Click here for the full list of this year's Pultizer winners: https://www.pulitzer.org/prize-winners-by-year/2024
One of my pet peeves is a matter of pronunciation, the common mispronunciation of the word "Pulitzer". whether used of a man, and corporation, or a prize. It is often slaughtered into "pule-itzer" where the first syllable rhymes with "yule" or "mule". That is wrong, though, The word is pull-it-sir, as if a titled gentleman had just asked you "how do I get this cork out of this bottle"!
Anyway: I wish to draw your attention specifically today to one of the two National Reporting Pulitzers. Both of the National Reporting awards went to the "staff of" major news organizations for their work on a big ongoing issue. One went to staff of WaPo for its "sobering examination of the AR-15 semi-automatic rifle." The other? to the staff of Reuters, my old stomping ground, for stories of Elon Musk's automobile and aerospace businesses.
Let us (no pun intended) drive on a bit further here: https://www.pulitzer.org/winners/staff-reuters.
A series of articles on this subject were specified. The first of these appeared (or "went out over the wire" as the cliche goes) on March 2, '23. It involved a Musk plan to test brain chips in humans. The whole plan was of such staggering arrogance it recalls the chief culprit in every dystopian nightmare novel or movie.
https://www.reuters.com/investigates/special-report/neuralink-musk-fda/
Deep into that story one finds this description of Musk's "bold vision":
"Both disabled and healthy people will pop into neighborhood facilities for speedy surgical insertions of devises with functions ranging from curbing obesity, autism, depression or schizophrenia to web-surfing and telepathy. Eventually, Musk has said, such chips will turn humans into cyborgs who can fend the threat from sentient machines powered by artificial intelligence."
The whole thing reminds me of the satirical movie BRAIN CANDY (1996), in which a pharma company discovers the key to eternal happiness, which involves messing with brain chemistry in a way the allows them to fixate on their happiest memory. People become SO thoroughly fixated they end up with a dumb smile on their face and in comatose stillness.
Christopher, "Let us (no pun intended) drive on a bit further here" should be "Let us drive (no pun intended) on a bit further here." The way you wrote it, you said that no pun was intended on "Let us," and that got me wondering why readers would think of "Lettuce" when you hadn't mentioned a salad. I also wondered why you had italicized "drive" (which I see no way to do in a comment). Part of the reason that I didn't see right away that the italics were to indicate that "drive" was the word you did not intend to pun on was that "automobile" is four words back from the end of the previous sentence, and one does not drive an aerospace business.
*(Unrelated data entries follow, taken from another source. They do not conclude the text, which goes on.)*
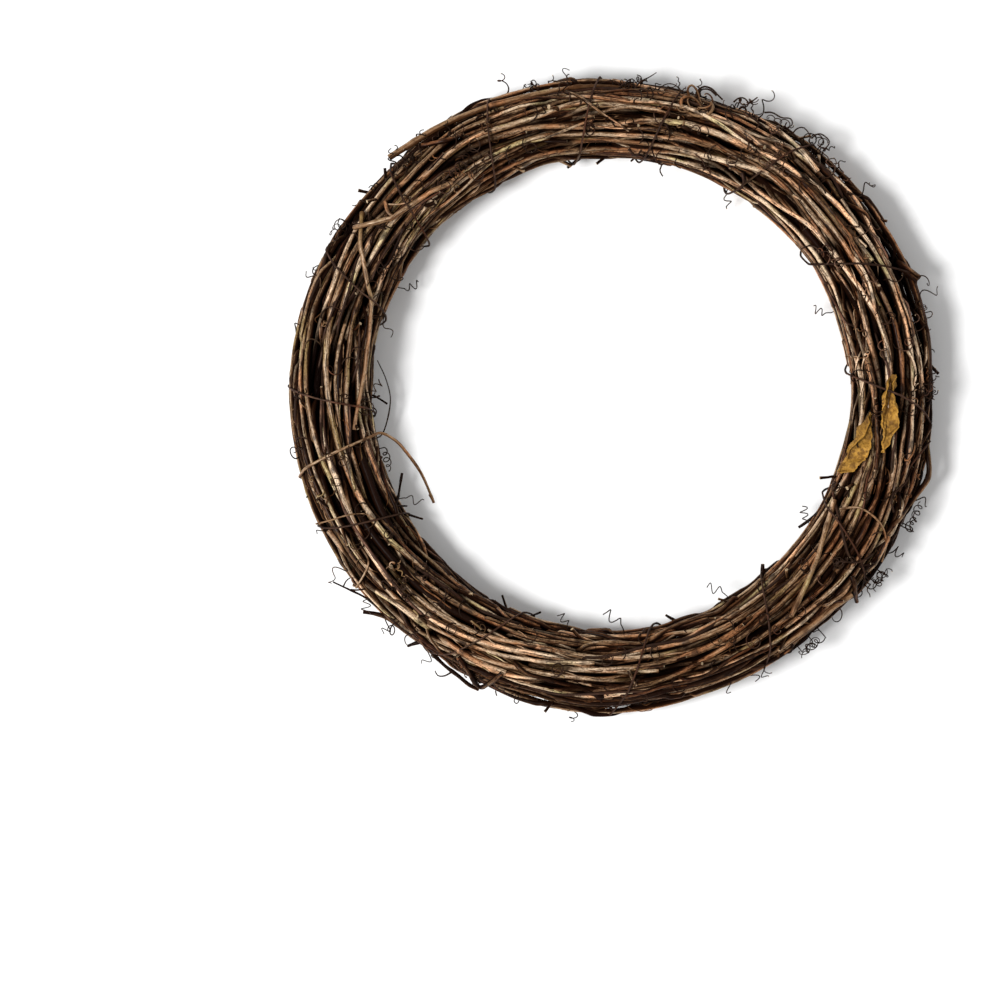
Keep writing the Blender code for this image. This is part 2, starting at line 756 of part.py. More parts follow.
def grow_shoots(bundle, draw):
    """Joins one stub or tendril in each sector of the ring to the cane that it grows from."""
    neighbours = Neighbours()
    spots = exposed_spots(bundle, draw)
    shoots = {}
    for sector in range(SHOOT_SECTORS):
        make = tendril_path if sector % SECTOR_CYCLE in TENDRIL_SECTORS else stub_path
        for spot in spots:
            if int(spot.theta % FULL_TURN / FULL_TURN * SHOOT_SECTORS) != sector:
                continue
            points, radii, sides, outs = make(spot, draw)
            roomy = round_rings(points, [r + GAP for r in radii], sides, outs)
            if within_reach(points) and not neighbours.touched(roomy, spot.cane):
                rings = round_rings(points, radii, sides, outs)
                neighbours.add(rings, spot.cane)
                shoots.setdefault(spot.cane, []).append(rings)
                break
    for name, grown in shoots.items():
        join_to(bpy.data.objects[name], grown)


def join_to(cane, grown):
    """One Boolean union of a cane and all that grows from it."""
    collection = bpy.data.collections.new(f"shoots of {cane.name}")
    bpy.context.scene.collection.children.link(collection)
    for n, rings in enumerate(grown):
        shoot = tube_object(f"{cane.name}_shoot_{n + 1}", rings)
        bpy.context.scene.collection.objects.unlink(shoot)
        collection.objects.link(shoot)
    union = cane.modifiers.new("Shoots", "BOOLEAN")
    union.operation = "UNION"
    union.operand_type = "COLLECTION"
    union.collection = collection
    union.solver = "EXACT"
    bake_modifiers(cane)
    for shoot in list(collection.objects):
        bpy.data.objects.remove(shoot)
    bpy.data.collections.remove(collection)


def set_on_surface():
    """Raises the wreath to stand on z = 0, with the undersides of the ties that it stands on pressed flat."""
    heights = {obj: np.array([v.co for v in obj.data.vertices]) for obj in bpy.data.objects}
    floor = min(points[:, 2].min() for points in heights.values()) + FOOT_FLATTENED
    for obj, points in heights.items():
        points[:, 2] = np.maximum(points[:, 2] - floor, 0)
        obj.data.vertices.foreach_set("co", points.astype(np.float32).ravel())
        obj.data.update()


def bark_material(kind):
    material = bpy.data.materials.new(kind)
    material.use_nodes = True
    shader = material.node_tree.nodes["Principled BSDF"]
    shader.inputs["Base Color"].default_value = (*BARK[kind], 1)
    shader.inputs["Roughness"].default_value = BARK_ROUGHNESS
    return material


def finish_objects():
    """Gives each kind of piece its material, and the round ones smooth sides."""
    materials = {kind: bark_material(kind) for kind in BARK}
    for obj in bpy.data.objects:
        kind = next(k for k in BARK if obj.name.startswith(k))
        obj.data.materials.clear()
        obj.data.materials.append(materials[kind])
        if kind != "leaf":
            obj.data.shade_smooth()
            obj.data.set_sharp_from_angle(angle=SHARP_ANGLE)


def main():
    for obj in list(bpy.data.objects):
        bpy.data.objects.remove(obj)
    draw = random.Random(SEED)
    packing = Packing(wound_strands(draw) + [loose_strand(cane) for cane in LOOSE_CANES])
    packing.ease()
    if packing.tightest() < LEAST_CLEARANCE:
        raise RuntimeError("the canes could not be eased apart: try fewer or thinner ones")
    bundle = Bundle(packing)
    make_canes(packing, draw)
    for stick in CROSSING_STICKS:
        lay_stick(bundle, stick)
    for leaf in LEAVES:
        lay_leaf(bundle, leaf)
    wrap_vines(bundle)
    grow_shoots(bundle, draw)
    set_on_surface()
    finish_objects()


main()
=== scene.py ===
"""Dresses the frame of a grapevine wreath: barked canes, curled tendrils, broken twigs and dry leaves.

The frame's canes are plain tubes. The line down the middle of each is read from its corners, and a finer stem
with bark and knuckles is swept along it. Thin runners, tendrils and twigs are then laid over the stems.
"""

import math
import random
from collections import namedtuple

import bmesh
import bpy
from bpy.props import FloatProperty, FloatVectorProperty, IntProperty, PointerProperty
from bpy.types import Operator, Panel, PropertyGroup
from mathutils import Matrix, Vector, noise
from mathutils.bvhtree import BVHTree


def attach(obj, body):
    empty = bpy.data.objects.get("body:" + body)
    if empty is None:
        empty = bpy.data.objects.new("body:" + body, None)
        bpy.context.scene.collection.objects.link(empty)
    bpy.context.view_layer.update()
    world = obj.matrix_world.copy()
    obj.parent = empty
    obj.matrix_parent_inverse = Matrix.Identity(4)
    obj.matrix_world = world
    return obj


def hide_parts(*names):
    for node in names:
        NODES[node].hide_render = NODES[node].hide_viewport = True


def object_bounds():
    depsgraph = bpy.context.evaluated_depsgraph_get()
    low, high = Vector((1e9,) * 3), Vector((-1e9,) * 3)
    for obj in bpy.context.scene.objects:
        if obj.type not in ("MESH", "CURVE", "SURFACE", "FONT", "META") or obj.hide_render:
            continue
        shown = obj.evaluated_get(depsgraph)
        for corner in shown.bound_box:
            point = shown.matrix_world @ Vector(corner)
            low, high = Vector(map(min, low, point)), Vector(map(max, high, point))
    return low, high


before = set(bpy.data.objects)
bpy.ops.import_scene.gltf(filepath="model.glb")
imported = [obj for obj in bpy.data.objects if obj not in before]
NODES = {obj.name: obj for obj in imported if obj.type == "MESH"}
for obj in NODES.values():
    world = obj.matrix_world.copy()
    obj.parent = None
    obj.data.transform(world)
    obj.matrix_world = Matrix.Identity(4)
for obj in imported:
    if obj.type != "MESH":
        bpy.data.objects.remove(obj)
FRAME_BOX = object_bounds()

bl_info = {
    "name": "Grapevine Wreath",
    "version": (1, 0, 0),
    "blender": (4, 5, 0),
    "location": "View3D > Sidebar > Wreath",
    "description": "Sweeps barked stems along a wreath's canes and lays tendrils, twigs and leaves over them",
    "category": "Object",
}

BODY = "root"
FULL_TURN = 2 * math.pi
UP = Vector((0, 0, 1))
MM = 0.001

# The frame's canes have a ring of corners in each of this many half planes round the ring's axis
STATIONS = 27

# How near a corner is to a half plane, in stations, and to another corner, to count as at it. How near a fold
# is to flat, in radians, and how near a face's sides are to even
ON_STATION = 0.0005
SAME_CORNER = 0.000002
FLAT_WITHIN = 0.002
EVEN_WITHIN = 0.003

# The frame's tendrils have this many sides, and its other stems have more
TENDRIL_SIDES = 3

# The photograph's frame: pixels, metres to a pixel, and the pixel that the ring's axis is at
PICTURE_SIDE = 1000
PIXEL = 0.0004826
AXIS_PIXEL = (610, 393)

# The middle line of the wound bundle, half the band's width in plan, and a distance from the middle line that
# is outside everything
RING_RADIUS = 0.1335
RING_HEIGHT = 0.019
BAND_HALF_WIDTH = 0.0187
OUTSIDE = 0.08

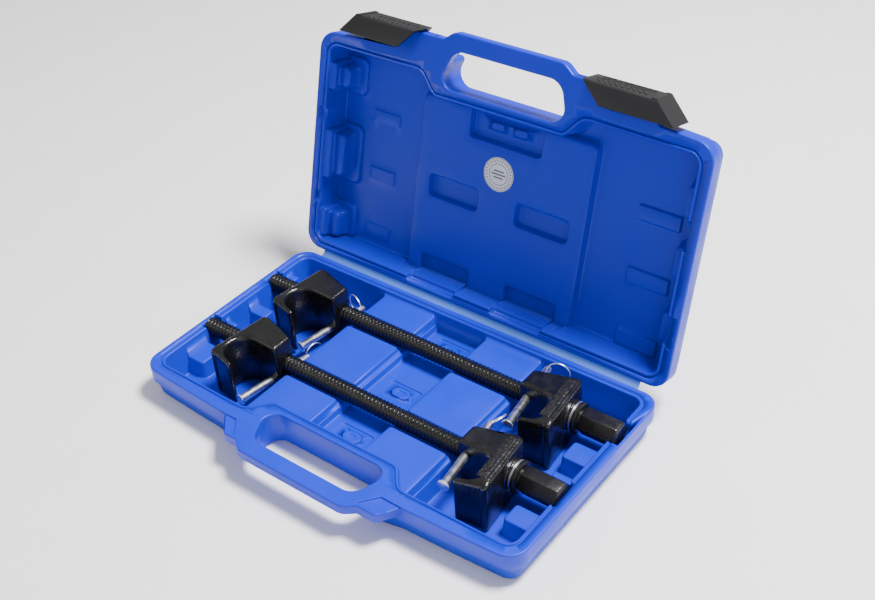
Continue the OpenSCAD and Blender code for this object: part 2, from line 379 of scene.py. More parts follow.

But all is well; I've figured it out, and I hope in the future that you'll put "no pun intended" after, not before, the word on which you intend no pun.
ReplyDeleteI thought of another reason that one should put "no pun intended" after, not before, the word on which one intends no pun. If one intends no pun on a word, then one would notice the pun only after writing, or at least thinking, the word, and, at that point would state that he or she intended no pun.